Setting up RedDiss is straightforward, guided by comprehensive documentation. Here’s a condensed version of the installation steps:

  1. Clone the Repository
     git clone https://github.com/kliewerdaniel/RedDiss.git
     cd RedDiss
    
  2. Install Dependencies
     pip install -r requirements.txt
    
  3. Set Up Environment Variables Create a .env file in the root directory with Reddit API credentials:
     REDDIT_CLIENT_ID=your_client_id
     REDDIT_CLIENT_SECRET=your_client_secret
     REDDIT_USER_AGENT=DissTrackAI/1.0.0
    
  4. Run the Streamlit App
     streamlit run streamlit_app.py
    

This streamlined setup ensures that users can quickly get started, tapping into the full potential of RedDiss without unnecessary hurdles.

Conclusion and Future Prospects

RedDiss exemplifies the harmonious integration of data extraction, natural language processing, and audio engineering.
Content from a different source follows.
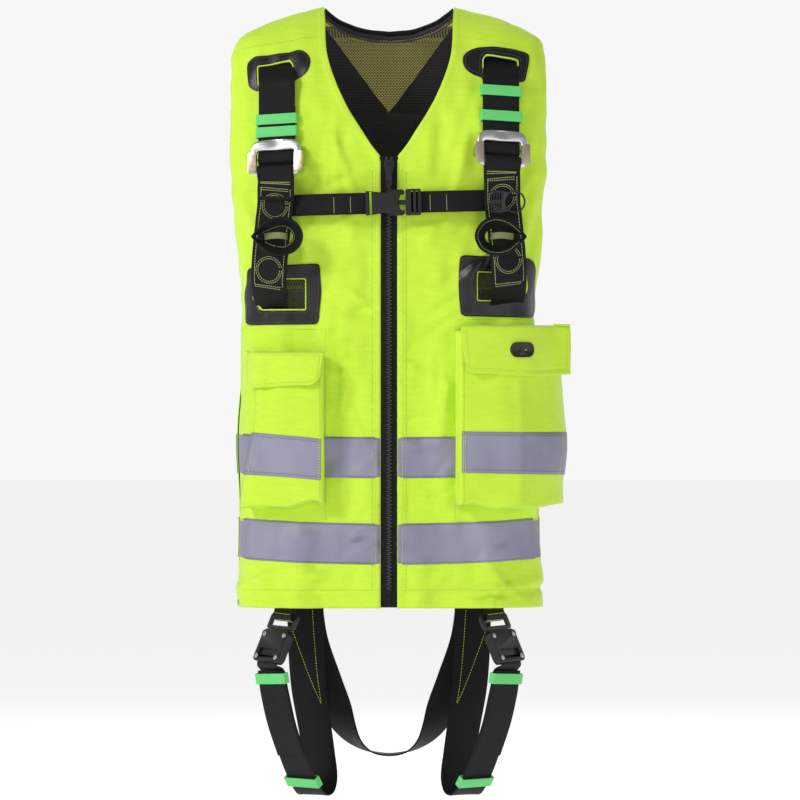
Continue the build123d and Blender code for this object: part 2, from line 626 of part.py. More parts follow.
# ---- harness: legs ------------------------------------------------------------------------------
LEG_ROUTE = (
    # point, direction of the width
    ((104, 9, -704), (1, 0.0, 0)), ((103, 12, -745), (1, 0.05, 0)), ((102, 15, -787), (1, 0.1, 0)),
    ((99, 19, -835), (1, 0.25, 0)), ((92, 21, -882), (1, 0.45, 0)), ((86, 17, -920), (1, 0.6, 0)),
    ((83, 6, -948), (1, 0.7, 0)), ((87, -10, -963), (1, 0.75, 0)), ((95, -27, -964), (1, 0.8, 0)),
    ((105, -43, -948), (1, 0.85, 0)), ((118, -57, -915), (1, 0.88, 0)),
    ((130, -66, -878), (1, 0.9, 0)), ((138, -71, -842), (1, 0.9, 0)), ((141.6, -73.3, -821), (1, 1.0, 0)),
    ((142.9, -74.3, -812), (1, 1.05, 0)),
)
SEAT_ROUTE = (
    ((105, 13, -704), (1, 0.0, 0)), ((103.5, 16, -740), (1, 0.0, 0)), ((97, 20, -781), (1, 0.06, 0)),
    ((80, 25, -828), (1, 0.25, 0)), ((67, 29, -858), (1, 0.5, 0)), ((56, 32, -883), (0.8, 0.8, 0)),
    ((43, 34, -902), (0.5, 1, 0)), ((27, 35.5, -914), (0.2, 1, 0)), ((9, 36, -919), (0.0, 1, 0)),
)
BUCKLE_AT = (140.7, -72.6, -783.0)
BUCKLE_ACROSS = (0.56, 0.83, -0.02)
BUCKLE_DOWN = (0.36, -0.20, -0.912)
BODY_HALF = 21.0          # half height of a leg buckle's body
EYE_Z = 33.0              # middle of the tongue's eye, above the body's middle
EYE_BAR_Z = 40.5          # its upper bar, which the short strap wraps


def buckle_plane():
    """Frame of a leg buckle: X across it, Z up it, -Y out of its face."""
    across, down = unit(BUCKLE_ACROSS), unit(BUCKLE_DOWN)
    across = (across - down * across.dot(down)).normalized()
    return Plane(Vector(*BUCKLE_AT), x_dir=across, z_dir=down * -1)


def leg_webbing():
    """The thigh loop up into the buckle, and the tail that lies on its front below the buckle."""
    plane = buckle_plane()
    entry = local_stations(plane, [(0.6, -BODY_HALF - 3), (0, -BODY_HALF + 7)])
    loop = ribbon(list(LEG_ROUTE) + entry)
    tail = []
    for (x, y, z), wide in LEG_ROUTE[-5:]:
        out = Vector(*wide).cross(Vector(0, 0, 1)).normalized()
        tail.append(((x + out.X * 2.3, y + out.Y * 2.3, z), wide))
    return Compound([loop, ribbon(tail)])


def seat_webbing():
    """Sub-pelvic strap: one webbing that hangs in a U from hip to hip."""
    right = [((-x, y, z), (-wx, wy, -wz)) for (x, y, z), (wx, wy, wz) in SEAT_ROUTE]
    return ribbon(list(SEAT_ROUTE) + list(reversed(right)))


def leg_buckle_body():
    """Two plates round the tongue's slot and the webbing's slot, with a window in the front."""
    body = Pos(0, 0, 0) * Box(58, 10, 2 * BODY_HALF)
    body = fillet(body.edges().filter_by(Axis.Y), 7)
    body -= Pos(0, 0, BODY_HALF - 11) * Box(45, 3.4, 24)
    body -= Pos(0, 0, -BODY_HALF + 4) * Box(WEB_W + 1.6, 4.4, 10)
    body -= Pos(0, -5, -BODY_HALF + 11) * Box(42, 5.6, 12)
    return buckle_plane().location * body


def leg_buckle_rivets():
    heads = [Pos(x, -5.6, z) * Rot(90, 0, 0) * Cylinder(3.2, 1.2) for x in (-22, 22) for z in (14, -15)]
    return buckle_plane().location * Compound(heads)


def leg_buckle_lever():
    """Side release lever on the outer edge of the body."""
    arm = Pos(30.7, 0, 3) * Box(2.6, 5, 26)
    return buckle_plane().location * (arm + Pos(31.6, 0, 17) * Rot(90, 0, 0) * Cylinder(3, 5))


def leg_buckle_tongue():
    """Flat tongue with a wide eye for the short strap."""
    blade = Pos(0, 0, 12.6) * Box(40, 2.4, 21)
    eye = fillet((Pos(0, 0, EYE_Z) * Box(62, 3.4, 21)).edges().filter_by(Axis.Y), 5)
    eye -= Pos(0, 0, EYE_Z - 0.5) * Box(48, 6, 10)
    return buckle_plane().location * (blade + eye)


def tongue_webbing():
    """Short strap that loops through the tongue's eye and goes up to the hip."""
    stations = local_stations(buckle_plane(), arc_points((0, EYE_BAR_Z), 4.9, 0, -180))
    stations += local_stations(buckle_plane(), [(-4.9, EYE_BAR_Z + 6)])
    stations += [((127, -64, -722), (0.58, 0.81, 0)), ((125, -62, -706), (0.62, 0.78, 0))]
    return ribbon(stations, width=44)


def leg_keeper_plane(index):
    """A keeper on the leg webbing at one of its stations."""
    point, wide = LEG_ROUTE[index]
    after, before = LEG_ROUTE[min(index + 1, len(LEG_ROUTE) - 1)][0], LEG_ROUTE[index - 1][0]
    up = (Vector(*after) - Vector(*before)).normalized()
    across = Vector(*wide)
    across = (across - up * across.dot(up)).normalized()
    return Plane(Vector(*point), x_dir=across, z_dir=up)


# ---- assembly -----------------------------------------------------------------------------------
def build():
    nodes = {}
    nodes.update(vest_shell())
    nodes["mesh_lining"] = mesh_lining()
    nodes["neck_binding"] = neck_binding()
    nodes.update(zipper())
    nodes["zipper_slider"] = zipper_slider()
    nodes["zipper_puller"] = zipper_puller()
    nodes.update(window_patches())
    for name in BAND_TOPS:
        nodes[f"reflective_band_{name}"] = reflective_band(name)
    nodes["badge"] = badge()
    nodes["lanyard_park_clip"] = lanyard_park_clip()
    nodes["chest_buckle_socket"] = chest_buckle_socket()
    nodes["chest_buckle_plug"] = chest_buckle_plug()
    prong = chest_buckle_prong()
    nodes["chest_buckle_prong_upper"] = prong
    nodes["chest_buckle_prong_lower"] = chest_plane().location * Rot(180, 0, 0) * (
        chest_plane().location.inverse() * prong)
    nodes["chest_strap_left"] = chest_strap("left")
    nodes["chest_strap_right"] = chest_strap("right")
    nodes["dorsal_plate"] = dorsal_plate()
    nodes["dorsal_d_ring"] = dorsal_d_ring()
    nodes["seat_webbing"] = seat_webbing()
    rivets = leg_buckle_rivets()
    nodes["leg_buckle_rivets"] = Compound([*rivets.solids(), *mirrored(rivets).solids()])

    sided = {
        "sternal_loop": sternal_loop(),
        "leg_webbing": leg_webbing(),
        "leg_buckle_body": leg_buckle_body(),
        "leg_buckle_tongue": leg_buckle_tongue(),
        "tongue_webbing": tongue_webbing(),
        "leg_buckle_lever": leg_buckle_lever(),
        "leg_keeper_upper": keeper(leg_keeper_plane(13), -4.9, 2.3),
        "leg_keeper_lower": keeper(leg_keeper_plane(9), -3.2, 3.2),
    }
    for name, shape in sided.items():
        nodes[f"{name}_left"] = shape
        nodes[f"{name}_right"] = mirrored(shape)

    for side in ("left", "right"):
        turn = mirrored if side == "right" else (lambda shape: shape)
        nodes[f"pocket_{side}"] = pocket(side)
        nodes[f"pocket_flap_{side}"] = pocket_flap(side)
        nodes[f"shoulder_webbing_{side}"] = turn(shoulder_webbing(side))
        nodes[f"chest_webbing_{side}"] = turn(chest_webbing(side))
        nodes[f"adjuster_frame_{side}"] = turn(adjuster_frame(side))
        nodes[f"adjuster_bar_{side}"] = turn(adjuster_bar(side))
        for label, z in zip(("upper", "lower"), KEEPER_Z[side]):
            nodes[f"shoulder_keeper_{label}_{side}"] = turn(keeper(run_plane(z)))
    return nodes


os.makedirs("parts", exist_ok=True)
for name, shape in build().items():
    export_step(shape, f"parts/{name}.step")
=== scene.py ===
import math
import random

import bmesh
import bpy
import numpy as np
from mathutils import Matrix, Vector


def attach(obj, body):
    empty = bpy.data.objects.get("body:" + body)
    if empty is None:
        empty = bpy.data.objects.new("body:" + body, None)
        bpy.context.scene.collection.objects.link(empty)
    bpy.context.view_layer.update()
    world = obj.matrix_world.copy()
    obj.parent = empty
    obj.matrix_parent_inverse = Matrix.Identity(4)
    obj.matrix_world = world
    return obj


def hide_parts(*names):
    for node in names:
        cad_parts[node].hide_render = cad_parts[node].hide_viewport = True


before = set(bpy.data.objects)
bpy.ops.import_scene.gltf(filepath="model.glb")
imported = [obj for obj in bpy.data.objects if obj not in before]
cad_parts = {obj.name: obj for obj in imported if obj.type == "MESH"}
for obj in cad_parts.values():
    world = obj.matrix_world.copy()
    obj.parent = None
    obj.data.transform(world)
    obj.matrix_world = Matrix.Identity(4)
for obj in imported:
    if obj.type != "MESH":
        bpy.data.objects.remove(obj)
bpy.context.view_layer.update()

MM = 0.001
FLOOR_Z = -1.02


# ---- camera, light and floor --------------------------------------------------------------------
def add_camera():
    data = bpy.data.cameras.new("camera")
    data.lens = 36.0 * (9.0 - 0.07) / 0.976
    data.sensor_width = 36.0
    data.clip_end = 200.0
    camera = bpy.data.objects.new("camera", data)
    camera.location = (0.0134, -9.0, -0.482)
    camera.rotation_euler = (math.radians(90), 0, 0)
    bpy.context.scene.collection.objects.link(camera)
    bpy.context.scene.camera = camera


def add_light(name, place, size, power, aim=(0, 0, -0.45)):
    data = bpy.data.lights.new(name, "AREA")
    data.size = size
    data.energy = power
    light = bpy.data.objects.new(name, data)
    light.location = place
    light.rotation_euler = (Vector(aim) - Vector(place)).to_track_quat("-Z", "Y").to_euler()
    bpy.context.scene.collection.objects.link(light)


def add_studio():
    """Soft light from a world that is brightest level with the object, and two large lamps."""
    world = bpy.data.worlds.new("studio")
    bpy.context.scene.world = world
    world.use_nodes = True
    nodes, links = world.node_tree.nodes, world.node_tree.links
    background = nodes["Background"]
    background.inputs["Color"].default_value = (1, 1, 1, 1)
    coord = nodes.new("ShaderNodeTexCoord")
    split = nodes.new("ShaderNodeSeparateXYZ")
    height = nodes.new("ShaderNodeMath")
    height.operation = "ABSOLUTE"
    fade = nodes.new("ShaderNodeMapRange")
    for socket, value in (("From Min", 0.10), ("From Max", 0.45), ("To Min", 0.93), ("To Max", 0.26)):
        fade.inputs[socket].default_value = value
    links.new(coord.outputs["Generated"], split.inputs[0])
    links.new(split.outputs["Z"], height.inputs[0])
    links.new(height.outputs[0], fade.inputs["Value"])
    links.new(fade.outputs["Result"], background.inputs["Strength"])
    add_light("key", (-3.0, -2.6, 1.9), 1.0, 100)
    add_light("fill", (2.6, -2.8, 0.2), 1.6, 10)
    add_light("rim", (0.5, 2.8, 1.4), 1.6, 30)
    bpy.context.scene.view_settings.view_transform = "Standard"
    corners = [(-40, -40, FLOOR_Z), (40, -40, FLOOR_Z), (40, 40, FLOOR_Z), (-40, 40, FLOOR_Z)]
    floor = sheet_from_points("studio_floor", corners)
    floor.data.materials.append(floor_material())


def floor_material():
    shader = Shader("floor_paint")
    shader.put(Base_Color=(0.45, 0.45, 0.45, 1), Roughness=0.9, Specular_IOR_Level=0.0)
    shader.put(Emission_Color=(1, 1, 1, 1), Emission_Strength=0.74)
    return shader.material


def sheet_from_points(name, points):
    mesh = bpy.data.meshes.new(name)
    mesh.from_pydata(points, [], [tuple(range(len(points)))])
    obj = bpy.data.objects.new(name, mesh)
    bpy.context.scene.collection.objects.link(obj)
    return obj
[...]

By transforming raw Reddit content into personalized diss tracks, it not only showcases the capabilities of modern AI but also underscores the potential for creative applications in digital entertainment.

Daniel Kliewer’s methodical approach—evident in the project’s structured architecture and comprehensive testing—lays a solid foundation for future enhancements. Potential avenues for expansion include incorporating more diverse AI models for lyric generation, enhancing beat synchronization with a broader library of beats, and expanding the application’s reach to other social media platforms.

As AI continues to redefine the boundaries of creativity, projects like RedDiss pave the way for innovative applications that blend technology with artistic expression, offering users unique and personalized experiences in the digital age.